A Cry For Justice

Awakening the Evangelical Church to Domestic Violence and Abuse in its Midst

Abusers in the Pew Indicate a Deficiency in the Pulpit

But in the prophets of Jerusalem I have seen a horrible thing: they commit adultery and walk in lies; they strengthen the hands of evildoers, so that no one turns from his evil; all of them have become like Sodom to me, and its inhabitants like Gomorrah.” (Jeremiah 23:14)

“I did not send the prophets, yet they ran; I did not speak to them, yet they prophesied. But if they had stood in my council, then they would have proclaimed my words to my people, and they would have turned them from their evil way, and from the evil of their deeds. (Jeremiah 23:21-22)

If you have been a reader at this blog for very long at all, you know the old, old story. Abusers hide in local churches, parading as model Christians. They gain allies in the church. Their victims are ostracized and blamed and sometimes even ex-communicated. This is not an occasional event. It is the sad norm in the churches.

When evil is able to exist unchallenged among the Lord’s covenant people, it is a direct reflection upon the preaching ministry in that church. The function of preaching is to declare both the Law and the Gospel in the plain language of Scripture so that the Spirit of God will wield that Word like a mighty sword, convicting the wicked, encouraging the righteous. God’s Word is not only a revelation from God, it is a revealer of what is hidden. It is Light shining in darkness, giving hope to the weary and contrite, but also shining upon evil for all to see.

This was not happening in Jeremiah’s day, except by Jeremiah’s own preaching. The rest of the “clergy” were idolatrous scoundrels whose preaching and behavior “strengthened the hand of evildoers.” The result was that no one repented. No one turned from their evil. These preachers were not sent by the Lord, yet they ran to their pulpits, commissioned themselves, and claimed to have God’s Word.  They did not turn the wicked from the evil of their deeds.

When evil can continue to hide and function in a local church over time, it is a sad reflection upon the pulpit ministry in that church. The evildoer’s unmolested practice of wickedness indicates that they are not being exposed and challenged by the preacher. And that means that God’s true Word is not being proclaimed faithfully. Today many churches are led by people whom the Lord has not sent, yet these kind run to the pastoral ministry. They do not proclaim God’s Word to the people. And how do we know? Because the wicked are prospering in churches. The innocent are oppressed. Injustice rather than justice is dealt them.

Pastor, your calling is to declare the Word of God so faithfully and clearly, in its entirety, that a wicked counterfeit masquerading as an eminent saint in your church will start to squirm. As his mask is torn away each Sunday, his comfort zone must shrink. At the same time, the Gospel you proclaim will function to heal the broken-hearted and deliver the captive from the wicked one’s oppression. In most cases today that means the numbers of people in your church are going to reduce. And yes, you might just even get thrown out of your pulpit if your church has been left to go to weed seed for a long time. But let me give you some personal encouragement here.  That is exactly the kind of church that existed over two decades ago when I first came to my present pulpit. It was a weed garden controlled by counterfeits. They hated God’s Word and they hated the preacher of that Word.

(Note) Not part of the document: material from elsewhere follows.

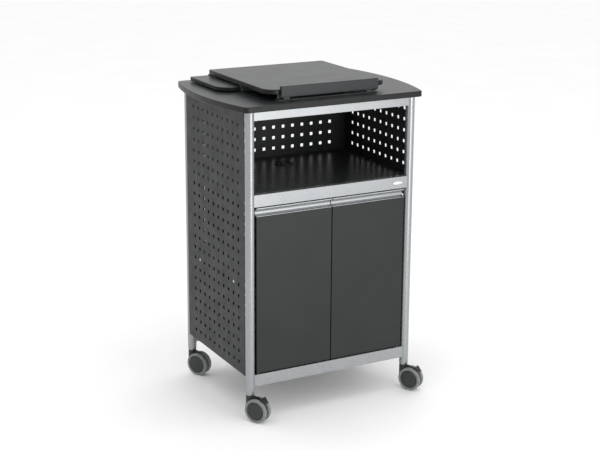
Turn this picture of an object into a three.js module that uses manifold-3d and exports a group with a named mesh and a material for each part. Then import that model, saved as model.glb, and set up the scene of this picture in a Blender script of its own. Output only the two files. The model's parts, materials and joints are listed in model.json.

But they are gone. None of them repented, not one. But they found the Light of Christ far too brilliant and they ran. The remnant stayed, and enjoyed peace. The hand of God’s people has been strengthened, not the hand of the wicked.

28 Comments

  1. Still Reforming

    Oh, amen and amen!

  2. Still Reforming

    Many if not all of the churches I’ve frequented as of late have a sense of “Christian country club” about them. That’s not to say that there aren’t genuine blood-bought Christians in the pews. Likely there are. But their leaders aren’t fostering a real church. They’re fostering the semblance of “church” that is actually a cultural Christian club at the core.

    • Not Too Late

      I agree. I sense that most Christians in these kinds of popular churches stay because of the social advantage of being members of a social group, one that also happens to proclaim spiritual, respected, community-endorsed virtues. They get two for the price of one – a social group to which they belong, and at the same time they can say that they pay serious attention to their spiritual life.

      • Jeff Crippen

        Not Too Late – You stated the fact of the matter very well, IMO.

    • Velour

      Spot on, Still Reforming! That’s the same thing that I saw in my former church.

  3. Seeing Clearly

    The words you have penned today are absolutely true. They bring tears to my eyes and heart as I think of churches in my town; 1) my childhood church, 2) a close family member’s church, 3) the one I tried to volunteer in, only to be silenced by 3 different church leaders, 4) the one we attended when I filed for divorce. The following facts are about the church we were attending when I filed for divorce. My ex and 2 other former pastors were hiding out in the pews of this church during the short period of time that we attended there. While in that church, an elder requested that my then abusive husband be his prayer partner. And the pastor felt lead of his god to ask my husband to be the leader of the men’s group, which he agreed to accept.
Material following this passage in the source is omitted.